Wrong. There was no choice. Any type of identification technology causes more problems than it solves. The right choice is to look for different approaches than identification technology for solving the problems. And as the article points out, the problems are best tackled with education and not with tech.
Can't believe I'm reading this. I don't want age verification at all, whether it's self-imposed or not. I should be free to use whatever tools I want however I want.
Uh, no.
One developer began a discussion:
https://lists.ubuntu.com/archives/ubuntu-devel/2026-March/04...
Their attempts of a "solution" are quite interesting. One other user suggested that GUI tools ask for the age of the user.
Well ... I have a very strong opinion here. I have been using Linux since over 20 years and I will not ever give any information about my personal data to the computer devices I own and control. So any GUI asking for this specifically would betray me - and I will remove it. (Granted, it is easier to patch out the offending betrayal code and recompile the thing; I do this with KDE where Nate added the pester-donation daemon. Don't complain about this on reddit #kde, he will ban you. KDE needs more money! That's the new KDE. I prefer oldschool KDE but I digress so back to the topic of age "verification").
The whole discussion about age "verification" appears to be to force everyone into giving data to the government. I don't buy for a moment that this is about "protecting children". And, even IF it were, I could not care any less about the government's strategy. Even more so as I am not in the country that decided this in the first place, so why would I be forced to comply with it when it ends up with GUI tools wanting to sniff my information and then give it to others? For similar reasons, one reason I use ublock origin is to give as few information to outside entities when I browse the web (I am not 100% consistent here, because I mostly use ublock origin to re-define the user interface, which includes blocking annoying popups and what not; that is the primary use case, but to lessen the information my browser gives to anyone else, is also a good thing. I fail to see why I would want to surrender my private data, unless there is really no alternative, e. g. online financial transactions.)
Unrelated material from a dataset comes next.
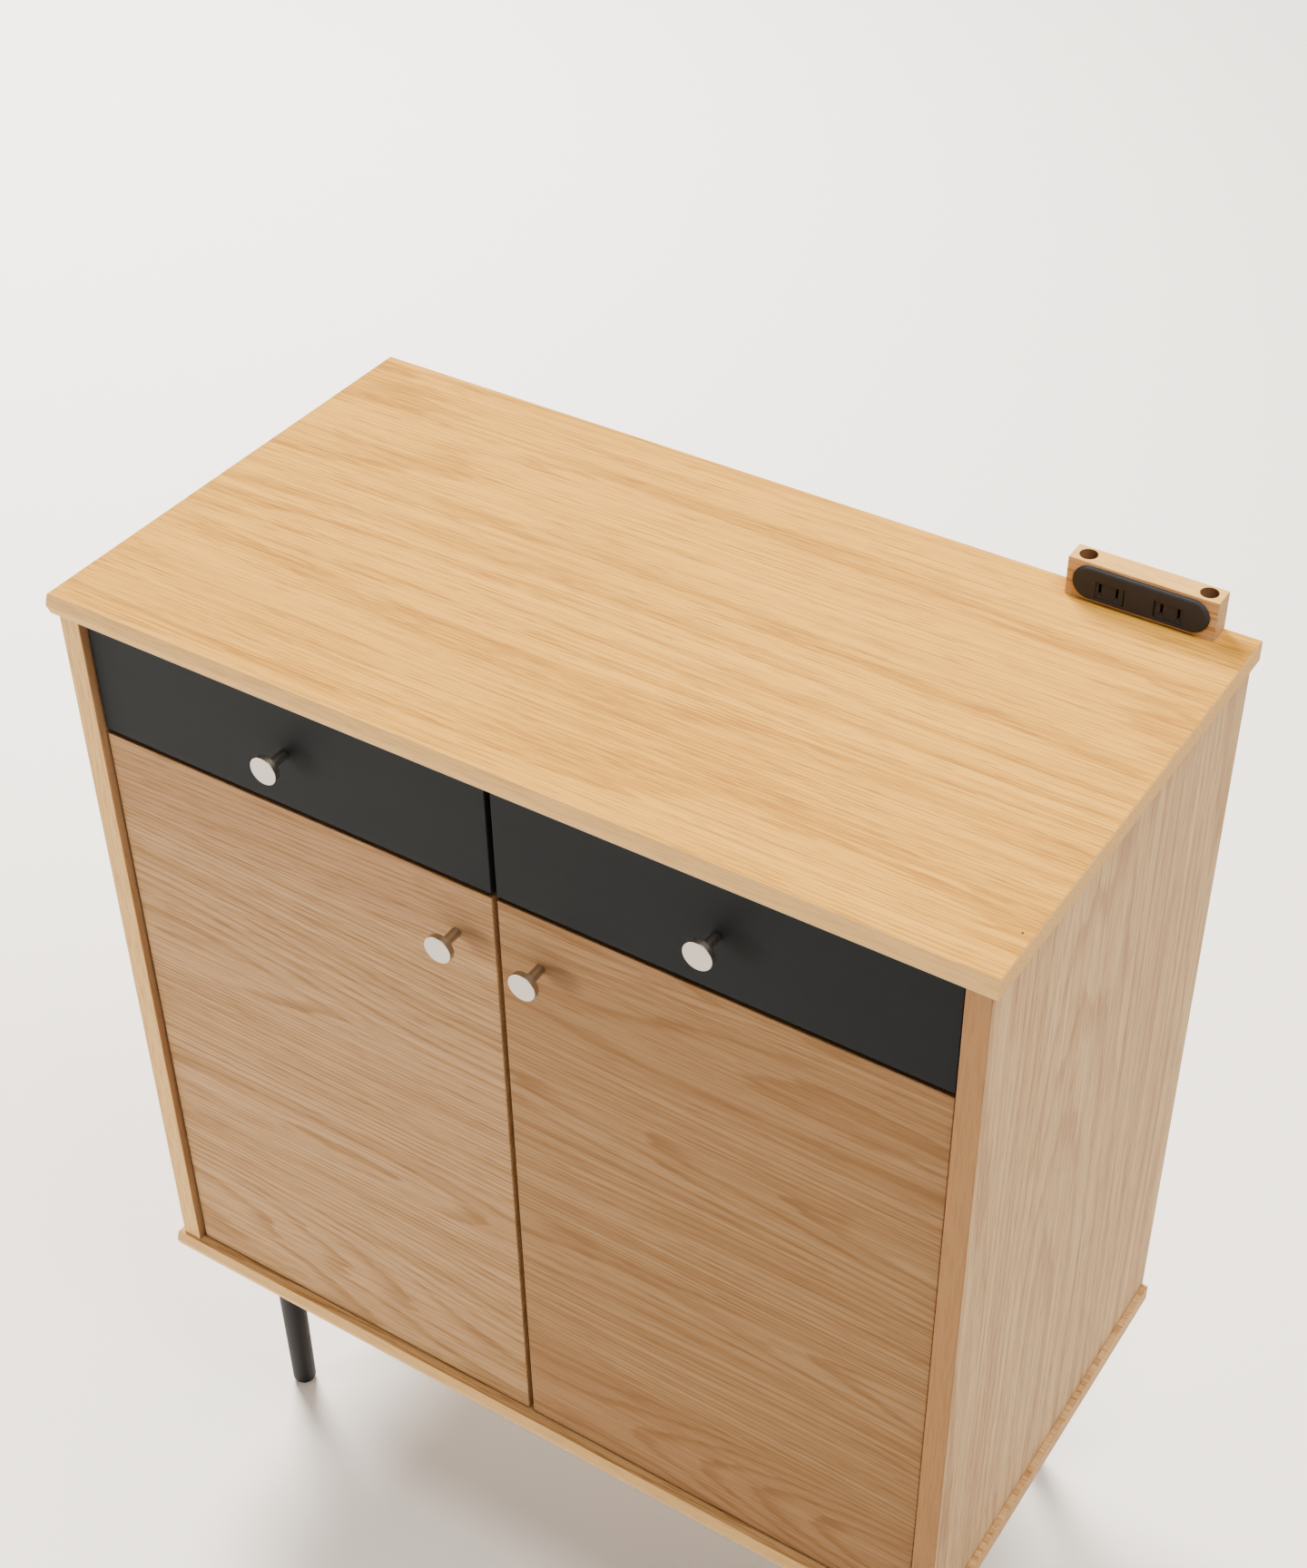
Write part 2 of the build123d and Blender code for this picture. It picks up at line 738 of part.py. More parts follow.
def hinge_plate(z):
    half = hinge_plate_length / 2
    spine_half = hinge_arm_width / 2
    wing_face = panel_inner - hinge_wing_thickness
    wing_half = hinge_plate_width / 2
    spine = block((plate_face, hinge_plate_y - half, z - spine_half),
                  (panel_inner, hinge_plate_y + half, z + spine_half))
    wing = block((wing_face, hinge_plate_y - wing_half, z - hinge_wing_reach),
                 (panel_inner, hinge_plate_y + wing_half, z + hinge_wing_reach))
    wing = fillet(wing.edges().filter_by(Axis.X), hinge_flange_corner)
    plate = spine + wing
    for y, level in hinge_plate_screws:
        plate -= rod(euro_screw_diameter / 2 + screw_play, (plate_face, y, level), (panel_inner, y, level))
    return plate - arm_screw_hole(z)


def arm_screw_hole(z):
    radius = arm_screw_diameter / 2 + screw_play
    return rod(radius, (panel_inner, hinge_plate_y, z), (root_face, hinge_plate_y, z))


def arm_screw(z):
    screw = rod(arm_screw_diameter / 2, (panel_inner, hinge_plate_y, z), (root_face, hinge_plate_y, z))
    head_top = root_face - arm_screw_head_height
    return screw + rod(arm_screw_head / 2, (root_face, hinge_plate_y, z), (head_top, hinge_plate_y, z))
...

I also don't think we should call this age "verification" law. This is very clearly written by a lobbiyst or several lobbyists who want to sniff more data off of people. The very underlying idea here is wrong - I would not accept Linux to become a spy-tool for the government. I am not interested in how a government tries to reason about this betrayal - none of those attempts of "explanation" apply in my case. It is simply not the job of the government to sniff after all people at all times. This would normally require a warrant/reasonable suspicion of a crime. Why would people surrender their rights here? Why is a government sniffing after people suddenly? These are important questions. That law suddenly emerging but not in the last +25 years is super-suspicious.
Make it optional and assume an adult otherwise, it's a good idea if it's optional and doesn't have dumb fines, you could have fines for not enforcing it / not using the api [porn sites] that already exists [and it doesn't work since 1 button is not age verification].
I see this as a good way for parents and institutions to set up their phones, school laptops etc and would pretty much solve the large majority of these issues while having a fraction of the invasiveness.
To be more direct - if you're in any editorial position where something that smells like this might require your approval, please give it the scrutiny it deserves. That is, the same scrutiny that a malicious actor submitting a PR that introduces a PII-leaking security hole would receive. As an industry we need to civil disobedience the fuck out of this.
„But Jonas parents allow him to do that“ in reality Jonas parents should not have a say in this.